You can grow fresh, nutritious, organic vegetables right in your kitchen any time of year! Nutritious sprouts can be grown from seeds in 3-6 days. Germination releases a variety of nutrients, enzymes and proteins that makes sprouts easier to digest than dry seeds. Sprouting increases the amount and bio-availability of proteins, vitamins and minerals. Sprouts are high in protein, low in fat, high in fiber and loaded with vitamins.

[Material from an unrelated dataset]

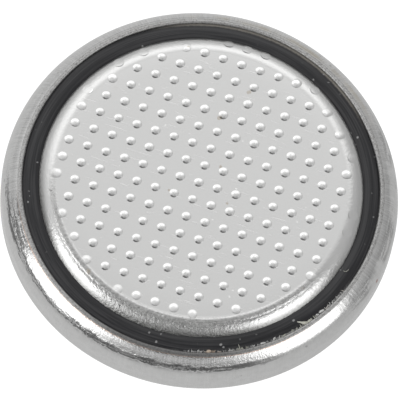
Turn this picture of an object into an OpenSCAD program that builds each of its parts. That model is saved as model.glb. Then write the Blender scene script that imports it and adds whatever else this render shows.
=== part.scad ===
// Lithium coin cell, 20 mm across and 3.2 mm tall.
// Upright on its positive face: the can's flat bottom lies on z = 0, the bumpy negative cap is on top,
// and the Z axis runs through the middle of the cell. All sizes are in millimetres.

/* [Cell] */
// Outer diameter of the can
can_diameter = 20; // [16:0.1:24.5]
// Height from the can's bottom to the tips of the cap's bumps
cell_height = 3.2; // [2.65:0.05:5]

/* [Positive can] */
// Thickness of the can's sheet
can_sheet = 0.25; // [0.2:0.01:0.3]
// Outside radius of the corner between bottom and wall
can_corner = 0.5; // [0.4:0.01:0.6]
// Outside radius of the rim that is crimped over the gasket
crimp_radius = 1.56; // [1.3:0.01:1.88]
// How far the crimp turns inwards from upright, in degrees
crimp_turn = 60; // [50:0.5:72]

/* [Negative cap] */
// Thickness of the cap's sheet
cap_sheet = 0.25; // [0.2:0.01:0.3]
// How far the cap's flat stands above the crimp's circle
cap_rise = 0.2; // [0.16:0.01:0.24]
// Outside radius of the shoulder around the flat
shoulder_radius = 1.15; // [0.95:0.01:1.38]
// How far the shoulder turns down before it dips into the gasket, in degrees
shoulder_turn = 53; // [44:1:62]

/* [Bumps on the cap] */
// Distance from one bump to the next along its row
bump_pitch = 0.98; // [0.8:0.01:1.2]
// Diameter of a bump at its foot
bump_diameter = 0.5; // [0.41:0.01:0.6]
// Height of a bump above the flat
bump_height = 0.09; // [0.075:0.005:0.11]
// Diameter of the small flat that contact has rubbed on each tip
bump_tip = 0.15; // [0.12:0.01:0.18]
// The bump nearest to the cell's axis: its place to the right
bump_start_x = -0.16; // [-0.4:0.01:0.4]
// The bump nearest to the cell's axis: its place to the back
bump_start_y = -0.03; // [-0.4:0.01:0.4]
// How far past the edge of the flat a bump's middle may lie, on the shoulder
bump_overrun = 0.2; // [0:0.01:0.25]

/* [Gasket] */
// Width of the ring of gasket that shows between can and cap
gasket_show = 0.86; // [0.71:0.01:1.04]
// Thickness of the gasket between the cap's skirt and the can
gasket_wall = 0.36; // [0.3:0.01:0.44]
// Thickness of the gasket's foot under the cap's skirt
gasket_foot = 0.35; // [0.29:0.01:0.42]
// How far the foot reaches in past the skirt
foot_reach = 0.4; // [0.3:0.01:0.48]
// How far the squeezed gasket swells out above the lip's inner face
gasket_swell = 0.04; // [0.03:0.005:0.05]
// Film of sealant between gasket and metal, left as a gap
seal_film = 0.01; // [0.005:0.001:0.02]

/* [Inside] */
// Height of the cathode pellet
pellet_height = 1.8; // [1.2:0.05:2.2]
// Chamfer on the pellet's top edge
pellet_chamfer = 0.15; // [0.1:0.01:0.2]
// Gap between the pellet and the cap's inner wall
pellet_gap = 0.12; // [0.1:0.01:0.2]
// Thickness of the collector ring's sheet
ring_sheet = 0.15; // [0.12:0.01:0.18]
// Height of the collector ring
ring_height = 1; // [0.8:0.05:1.2]
// How far the ring's flange reaches in under the pellet
ring_flange = 1; // [0.8:0.05:1.2]
// Gap between the ring and the pellet
ring_gap = 0.02; // [0.01:0.005:0.03]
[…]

Sprouts are more concentrated in food value than fully grown vegetables, but most people add them to foods rather than eating them alone. You can use fresh sprouts to finish a salad, or put them in a sandwich. Sandwich fillings can be made by grinding sprouts to a paste. Sprouts also make healthy, flavorful additions to stir fry dishes, soups and casseroles. Some more popular uses are as additions to dips or fresh juices. Sprouts can be added to pancake batter or scrambled eggs, too.
To sprout seeds at home, purchase organically grown seeds labeled for sprouting. This will be the cleanest, safest seeds you can use. Start with small amounts of seed. Try a tablespoon or two, or up to ½ cup if you are sprouting larger seeds, such as mung beans or peas. Room temperature (65 to 75 degrees) is perfect for sprouting. The rinse water should be about the same temperature. Place the seeds in a wide mouth quart glass jar and then wash (rinse) them thoroughly with clean water. A special sprouting jar lid will work well to drain the seeds, or cheesecloth fastened with a rubber band can be used. Fill the jar with 2 cups of water and soak the rinsed seeds for 8 hours, or overnight. In the morning, drain the seeds and rinse them again, twice. Place the jar upside down, at an angle inside a clean bowl to finish draining for a few minutes. Place the jar right side up again and place it out of direct sunlight, but not in total darkness (some seeds need light to germinate). Rinse the seeds at least twice a day for the sweetest, freshest taste.
When to harvest varies with the kind of sprout grown. Most are ready in 3 to 4 days, but some take longer (mung beans take about 6 days). Experiment with tasting the sprouts to see what size you prefer. Usually they taste sweetest when tails emerge. After harvest, store sprouts in covered containers in the refrigerator. Fresh sprouts will last about a week in the refrigerator.
You may have heard of problems with commercially grown sprouts that made people sick. As long as you use clean jars and lids and rinse the sprouts at least twice a day there is little chance of a problem. Remember to wash your hands after handling raw meat, and before touching fresh sprouts or any raw, uncooked food, as you prepare a meal.
Some favorite sprouting seeds are: alfalfa, which is a cancer preventative loaded with vitamins A, B, C, D, E, F and K; mung beans, loaded with protein, fiber and vitamins A, B, C, and E, plus trace elements; peas, with vitamins A, B, C and E, and trace elements. Broccoli, cabbage, mustard, arugula and radishes are all excellent and nutritious. Several blends of sprouting seeds are now available. They are packed with vitamins, minerals, proteins and fiber.